--- START DATASET ENTRIES ---

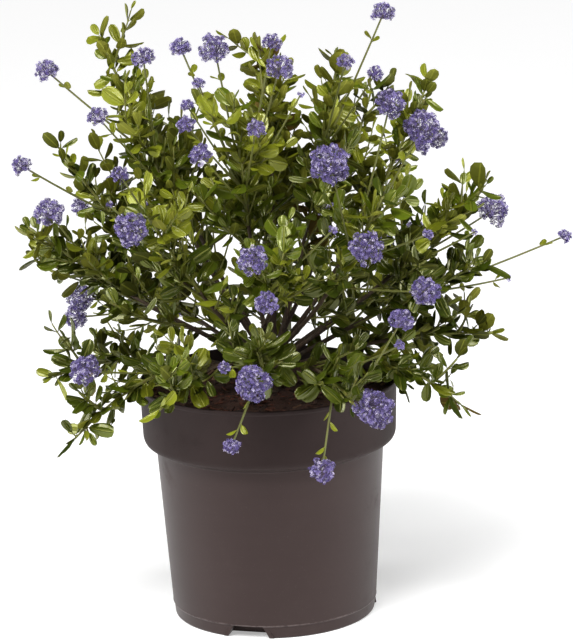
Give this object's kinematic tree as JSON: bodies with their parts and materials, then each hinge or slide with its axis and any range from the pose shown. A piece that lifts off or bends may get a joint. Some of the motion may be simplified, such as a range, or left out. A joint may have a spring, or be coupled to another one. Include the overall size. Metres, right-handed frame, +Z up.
{
  "type": "california lilac shrub in a nursery pot",
  "caption": "Flowering evergreen shrub in a tapered plastic nursery pot, with glossy ribbed leaves on spreading stems and round violet-blue flower heads on long stalks.",
  "frame": {"origin": "centre of the pot's flat underside, at the level it stands on", "axes": "+Z up; +X to the right and +Y away, seen from the front"},
  "size_m": [0.4119, 0.341, 0.4555],
  "materials": {
    "pot_plastic": "matte",
    "compost": "matte",
    "bark": "matte",
    "foliage": "satin"
  },
  "bodies": {
    "root": {"pot": "pot_plastic", "soil": "compost", "trunk": "bark", "bough_top_left": "bark", "bough_top_centre": "bark", "bough_top_right": "bark", "bough_top_back": "bark", "bough_top_front": "bark", "bough_upper_right": "bark", "bough_upper_back_right": "bark", "bough_upper_back": "bark", "bough_upper_back_left": "bark", "bough_upper_left": "bark", "bough_upper_front_left": "bark", "bough_upper_front": "bark", "bough_upper_front_right": "bark", "bough_side_right": "bark", "bough_side_left": "bark", "bough_far_right": "bark", "bough_far_left": "bark", "bough_low_right": "bark", "bough_low_back_right": "bark", "bough_low_back": "bark", "bough_low_back_left": "bark", "bough_low_left": "bark", "bough_low_front_left": "bark", "bough_low_front_right": "bark", "bough_low_front": "bark", "bough_droop_right": "bark", "bough_droop_left": "bark", "foliage_top_left": "foliage", "foliage_top_centre": "foliage", "foliage_top_right": "foliage", "foliage_top_back": "foliage", "foliage_top_front": "foliage", "foliage_upper_right": "foliage", "foliage_upper_back_right": "foliage", "foliage_upper_back": "foliage", "foliage_upper_back_left": "foliage", "foliage_upper_left": "foliage", "foliage_upper_front_left": "foliage", "foliage_upper_front": "foliage", "foliage_upper_front_right": "foliage", "foliage_side_right": "foliage", "foliage_side_left": "foliage", "foliage_far_right": "foliage", "foliage_far_left": "foliage", "foliage_low_right": "foliage", "foliage_low_back_right": "foliage", "foliage_low_back": "foliage", "foliage_low_back_left": "foliage", "foliage_low_left": "foliage", "foliage_low_front_left": "foliage", "foliage_low_front_right": "foliage", "foliage_low_front": "foliage", "foliage_droop_right": "foliage", "foliage_droop_left": "foliage"}
  },
  "joints": []
}
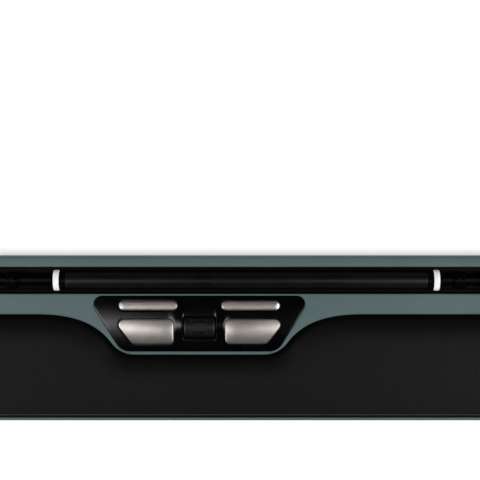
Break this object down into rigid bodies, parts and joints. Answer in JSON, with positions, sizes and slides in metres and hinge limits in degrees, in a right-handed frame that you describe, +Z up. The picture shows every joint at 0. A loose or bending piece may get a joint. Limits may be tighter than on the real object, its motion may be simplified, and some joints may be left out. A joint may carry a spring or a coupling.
{
  "type": "roller-bar mouse",
  "caption": "Long low desk pointing device: a sliding, turning roller bar behind click buttons and a scroll wheel, with a padded wrist rest along the front.",
  "frame": {"origin": "middle of the footprint, on the plane of the feet", "axes": "+X along the bar to the user's right, +Y away from the user, +Z up"},
  "size_m": [0.48, 0.107, 0.0203],
  "materials": {
    "shell_teal": "satin slate-teal moulded plastic",
    "black_plastic": "matte black moulded plastic",
    "black_gloss": "polished black plastic",
    "pad_leather": "soft black leatherette over foam",
    "soft_rubber": "dark grey moulded rubber",
    "grip_rubber": "matte black grip rubber",
    "button_metal": "satin champagne metal",
    "ring_white": "off-white satin plastic",
    "core_aluminium": "drawn tube",
    "bright_steel": "plated steel",
    "board_green": "solder-masked board",
    "chip_black": "moulded package",
    "lens_clear": "clear lens",
    "ribbon_grey": "flat flexible cable"
  },
  "bodies": {
    "housing": {"bottom_tray": "shell_teal", "top_cover": "shell_teal", "slot_liner": "black_plastic", "wrist_rest_plate": "black_plastic", "button_switches": "black_plastic", "wheel_click_switch": "black_plastic", "roller_click_switch": "black_plastic", "control_panel": "black_gloss", "wrist_rest_pad": "pad_leather", "rubber_feet": "soft_rubber", "housing_screws": "bright_steel", "pcb_screws": "bright_steel", "port_screws": "bright_steel", "wheel_springs": "bright_steel", "cradle_springs": "bright_steel", "cradle_clips": "bright_steel", "yoke_clips": "bright_steel", "usb_receptacle": "bright_steel", "main_pcb": "board_green", "sensor_board": "board_green", "port_board": "board_green", "controller_chips": "chip_black", "sensor_chip": "chip_black", "sensor_lens": "lens_clear", "sensor_ribbon": "ribbon_grey", "port_ribbon": "ribbon_grey"},
    "cradle": {"guide_rail": "black_gloss", "rail_end_blocks": "black_gloss", "travel_stops": "black_gloss", "stop_bumpers": "soft_rubber", "roller_cradle": "black_plastic", "cradle_screws": "bright_steel"},
    "carriage": {"carriage_tube": "black_plastic", "carriage_end_caps": "black_gloss"},
    "roller": {"roller_core_tube": "core_aluminium", "roller_sleeve": "grip_rubber", "roller_ring_left": "ring_white", "roller_ring_right": "ring_white", "roller_collars": "black_gloss"},
    "wheel_carrier": {"wheel_yoke": "black_plastic", "wheel_encoder": "board_green"},
    "scroll_wheel": {"scroll_wheel_tyre": "soft_rubber", "scroll_wheel_hub": "black_gloss", "wheel_axle": "bright_steel"},
    "left_button": {"left_click_button": "button_metal"},
    "right_button": {"right_click_button": "button_metal"},
    "left_pill": {"left_pill_button": "button_metal"},
    "right_pill": {"right_pill_button": "button_metal"}
  },
  "joints": [
    {"name": "roller_press", "type": "slide", "parent": "housing", "child": "cradle", "axis": [0, 0, -1], "range_m": [0, 0.0007], "stiffness_N_per_m": 600, "springref_m": -0.002, "deforming": ["cradle_springs"]},
    {"name": "roller_slide", "type": "slide", "parent": "cradle", "child": "carriage", "axis": [1, 0, 0], "range_m": [-0.0207, 0.0073]},
    {"name": "roller_spin", "type": "hinge", "parent": "carriage", "child": "roller", "pos_m": [0.0067, 0.0375, 0.0136], "axis": [1, 0, 0], "continuous": true},
    {"name": "wheel_press", "type": "slide", "parent": "housing", "child": "wheel_carrier", "axis": [0, 0, -1], "range_m": [0, 0.0005], "stiffness_N_per_m": 800, "springref_m": -0.0005, "deforming": ["wheel_springs"]},
    {"name": "wheel_spin", "type": "hinge", "parent": "wheel_carrier", "child": "scroll_wheel", "pos_m": [-0.0235, 0.0077, 0.0118], "axis": [1, 0, 0], "continuous": true},
    {"name": "left_click", "type": "slide", "parent": "housing", "child": "left_button", "axis": [0, 0, -1], "range_m": [0, 0.0007], "stiffness_N_per_m": 700, "springref_m": -0.0004},
    {"name": "right_click", "type": "slide", "parent": "housing", "child": "right_button", "axis": [0, 0, -1], "range_m": [0, 0.0007], "stiffness_N_per_m": 700, "springref_m": -0.0004},
    {"name": "left_pill_click", "type": "slide", "parent": "housing", "child": "left_pill", "axis": [0, 0, -1], "range_m": [0, 0.0007], "stiffness_N_per_m": 600, "springref_m": -0.0004},
    {"name": "right_pill_click", "type": "slide", "parent": "housing", "child": "right_pill", "axis": [0, 0, -1], "range_m": [0, 0.0007], "stiffness_N_per_m": 600, "springref_m": -0.0004}
  ]
}
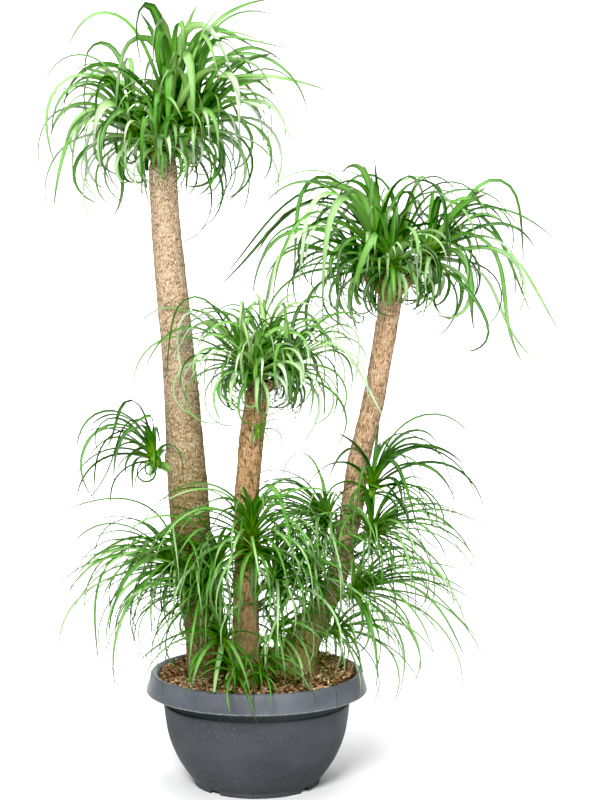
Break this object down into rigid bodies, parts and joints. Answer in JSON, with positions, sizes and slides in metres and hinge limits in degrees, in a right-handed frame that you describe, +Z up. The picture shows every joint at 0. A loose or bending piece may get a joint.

--- END DATASET ENTRIES ---

• [WRITTEN INSTRUCTION]: Give back all the records exactly as they stand.

• [SOLUTION FOR THIS EXERCISE]:
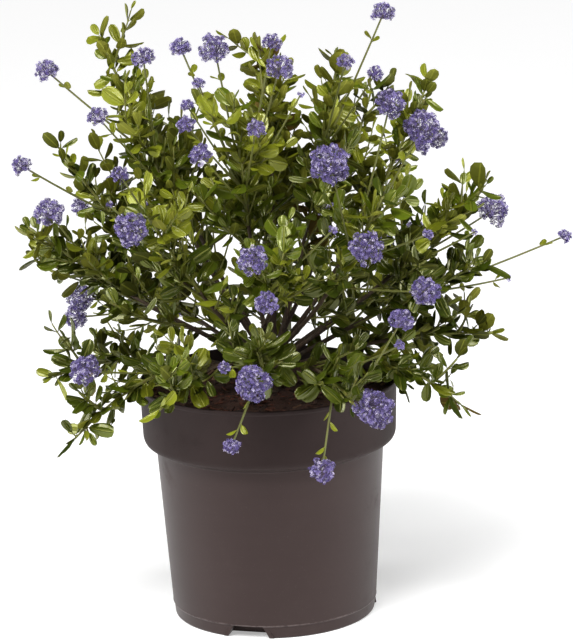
Give this object's kinematic tree as JSON: bodies with their parts and materials, then each hinge or slide with its axis and any range from the pose shown. A piece that lifts off or bends may get a joint. Some of the motion may be simplified, such as a range, or left out. A joint may have a spring, or be coupled to another one. Include the overall size. Metres, right-handed frame, +Z up.
{
  "type": "california lilac shrub in a nursery pot",
  "caption": "Flowering evergreen shrub in a tapered plastic nursery pot, with glossy ribbed leaves on spreading stems and round violet-blue flower heads on long stalks.",
  "frame": {"origin": "centre of the pot's flat underside, at the level it stands on", "axes": "+Z up; +X to the right and +Y away, seen from the front"},
  "size_m": [0.4119, 0.341, 0.4555],
  "materials": {
    "pot_plastic": "matte",
    "compost": "matte",
    "bark": "matte",
    "foliage": "satin"
  },
  "bodies": {
    "root": {"pot": "pot_plastic", "soil": "compost", "trunk": "bark", "bough_top_left": "bark", "bough_top_centre": "bark", "bough_top_right": "bark", "bough_top_back": "bark", "bough_top_front": "bark", "bough_upper_right": "bark", "bough_upper_back_right": "bark", "bough_upper_back": "bark", "bough_upper_back_left": "bark", "bough_upper_left": "bark", "bough_upper_front_left": "bark", "bough_upper_front": "bark", "bough_upper_front_right": "bark", "bough_side_right": "bark", "bough_side_left": "bark", "bough_far_right": "bark", "bough_far_left": "bark", "bough_low_right": "bark", "bough_low_back_right": "bark", "bough_low_back": "bark", "bough_low_back_left": "bark", "bough_low_left": "bark", "bough_low_front_left": "bark", "bough_low_front_right": "bark", "bough_low_front": "bark", "bough_droop_right": "bark", "bough_droop_left": "bark", "foliage_top_left": "foliage", "foliage_top_centre": "foliage", "foliage_top_right": "foliage", "foliage_top_back": "foliage", "foliage_top_front": "foliage", "foliage_upper_right": "foliage", "foliage_upper_back_right": "foliage", "foliage_upper_back": "foliage", "foliage_upper_back_left": "foliage", "foliage_upper_left": "foliage", "foliage_upper_front_left": "foliage", "foliage_upper_front": "foliage", "foliage_upper_front_right": "foliage", "foliage_side_right": "foliage", "foliage_side_left": "foliage", "foliage_far_right": "foliage", "foliage_far_left": "foliage", "foliage_low_right": "foliage", "foliage_low_back_right": "foliage", "foliage_low_back": "foliage", "foliage_low_back_left": "foliage", "foliage_low_left": "foliage", "foliage_low_front_left": "foliage", "foliage_low_front_right": "foliage", "foliage_low_front": "foliage", "foliage_droop_right": "foliage", "foliage_droop_left": "foliage"}
  },
  "joints": []
}
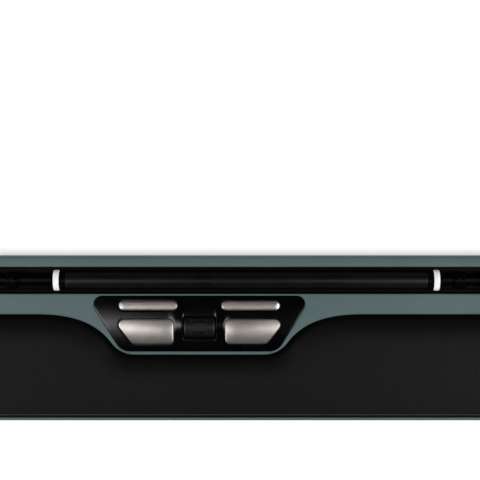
Break this object down into rigid bodies, parts and joints. Answer in JSON, with positions, sizes and slides in metres and hinge limits in degrees, in a right-handed frame that you describe, +Z up. The picture shows every joint at 0. A loose or bending piece may get a joint. Limits may be tighter than on the real object, its motion may be simplified, and some joints may be left out. A joint may carry a spring or a coupling.
{
  "type": "roller-bar mouse",
  "caption": "Long low desk pointing device: a sliding, turning roller bar behind click buttons and a scroll wheel, with a padded wrist rest along the front.",
  "frame": {"origin": "middle of the footprint, on the plane of the feet", "axes": "+X along the bar to the user's right, +Y away from the user, +Z up"},
  "size_m": [0.48, 0.107, 0.0203],
  "materials": {
    "shell_teal": "satin slate-teal moulded plastic",
    "black_plastic": "matte black moulded plastic",
    "black_gloss": "polished black plastic",
    "pad_leather": "soft black leatherette over foam",
    "soft_rubber": "dark grey moulded rubber",
    "grip_rubber": "matte black grip rubber",
    "button_metal": "satin champagne metal",
    "ring_white": "off-white satin plastic",
    "core_aluminium": "drawn tube",
    "bright_steel": "plated steel",
    "board_green": "solder-masked board",
    "chip_black": "moulded package",
    "lens_clear": "clear lens",
    "ribbon_grey": "flat flexible cable"
  },
  "bodies": {
    "housing": {"bottom_tray": "shell_teal", "top_cover": "shell_teal", "slot_liner": "black_plastic", "wrist_rest_plate": "black_plastic", "button_switches": "black_plastic", "wheel_click_switch": "black_plastic", "roller_click_switch": "black_plastic", "control_panel": "black_gloss", "wrist_rest_pad": "pad_leather", "rubber_feet": "soft_rubber", "housing_screws": "bright_steel", "pcb_screws": "bright_steel", "port_screws": "bright_steel", "wheel_springs": "bright_steel", "cradle_springs": "bright_steel", "cradle_clips": "bright_steel", "yoke_clips": "bright_steel", "usb_receptacle": "bright_steel", "main_pcb": "board_green", "sensor_board": "board_green", "port_board": "board_green", "controller_chips": "chip_black", "sensor_chip": "chip_black", "sensor_lens": "lens_clear", "sensor_ribbon": "ribbon_grey", "port_ribbon": "ribbon_grey"},
    "cradle": {"guide_rail": "black_gloss", "rail_end_blocks": "black_gloss", "travel_stops": "black_gloss", "stop_bumpers": "soft_rubber", "roller_cradle": "black_plastic", "cradle_screws": "bright_steel"},
    "carriage": {"carriage_tube": "black_plastic", "carriage_end_caps": "black_gloss"},
    "roller": {"roller_core_tube": "core_aluminium", "roller_sleeve": "grip_rubber", "roller_ring_left": "ring_white", "roller_ring_right": "ring_white", "roller_collars": "black_gloss"},
    "wheel_carrier": {"wheel_yoke": "black_plastic", "wheel_encoder": "board_green"},
    "scroll_wheel": {"scroll_wheel_tyre": "soft_rubber", "scroll_wheel_hub": "black_gloss", "wheel_axle": "bright_steel"},
    "left_button": {"left_click_button": "button_metal"},
    "right_button": {"right_click_button": "button_metal"},
    "left_pill": {"left_pill_button": "button_metal"},
    "right_pill": {"right_pill_button": "button_metal"}
  },
  "joints": [
    {"name": "roller_press", "type": "slide", "parent": "housing", "child": "cradle", "axis": [0, 0, -1], "range_m": [0, 0.0007], "stiffness_N_per_m": 600, "springref_m": -0.002, "deforming": ["cradle_springs"]},
    {"name": "roller_slide", "type": "slide", "parent": "cradle", "child": "carriage", "axis": [1, 0, 0], "range_m": [-0.0207, 0.0073]},
    {"name": "roller_spin", "type": "hinge", "parent": "carriage", "child": "roller", "pos_m": [0.0067, 0.0375, 0.0136], "axis": [1, 0, 0], "continuous": true},
    {"name": "wheel_press", "type": "slide", "parent": "housing", "child": "wheel_carrier", "axis": [0, 0, -1], "range_m": [0, 0.0005], "stiffness_N_per_m": 800, "springref_m": -0.0005, "deforming": ["wheel_springs"]},
    {"name": "wheel_spin", "type": "hinge", "parent": "wheel_carrier", "child": "scroll_wheel", "pos_m": [-0.0235, 0.0077, 0.0118], "axis": [1, 0, 0], "continuous": true},
    {"name": "left_click", "type": "slide", "parent": "housing", "child": "left_button", "axis": [0, 0, -1], "range_m": [0, 0.0007], "stiffness_N_per_m": 700, "springref_m": -0.0004},
    {"name": "right_click", "type": "slide", "parent": "housing", "child": "right_button", "axis": [0, 0, -1], "range_m": [0, 0.0007], "stiffness_N_per_m": 700, "springref_m": -0.0004},
    {"name": "left_pill_click", "type": "slide", "parent": "housing", "child": "left_pill", "axis": [0, 0, -1], "range_m": [0, 0.0007], "stiffness_N_per_m": 600, "springref_m": -0.0004},
    {"name": "right_pill_click", "type": "slide", "parent": "housing", "child": "right_pill", "axis": [0, 0, -1], "range_m": [0, 0.0007], "stiffness_N_per_m": 600, "springref_m": -0.0004}
  ]
}
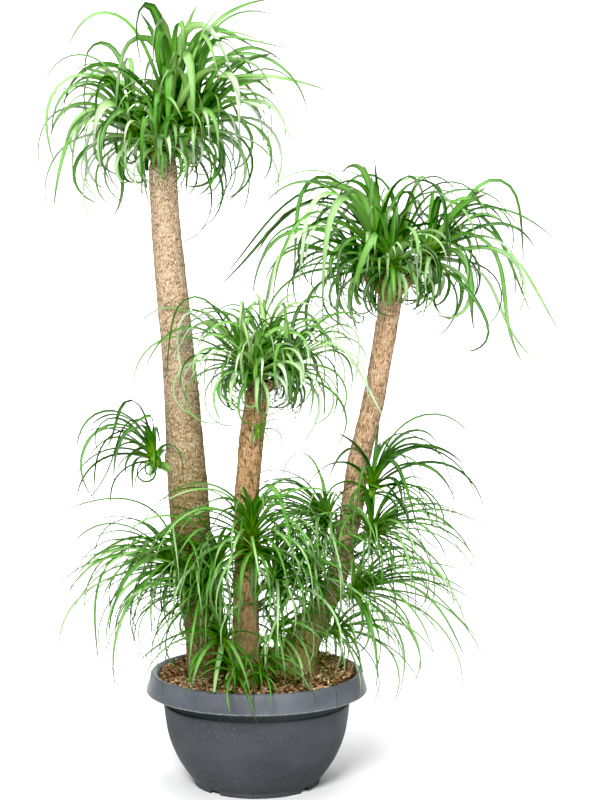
Break this object down into rigid bodies, parts and joints. Answer in JSON, with positions, sizes and slides in metres and hinge limits in degrees, in a right-handed frame that you describe, +Z up. The picture shows every joint at 0. A loose or bending piece may get a joint.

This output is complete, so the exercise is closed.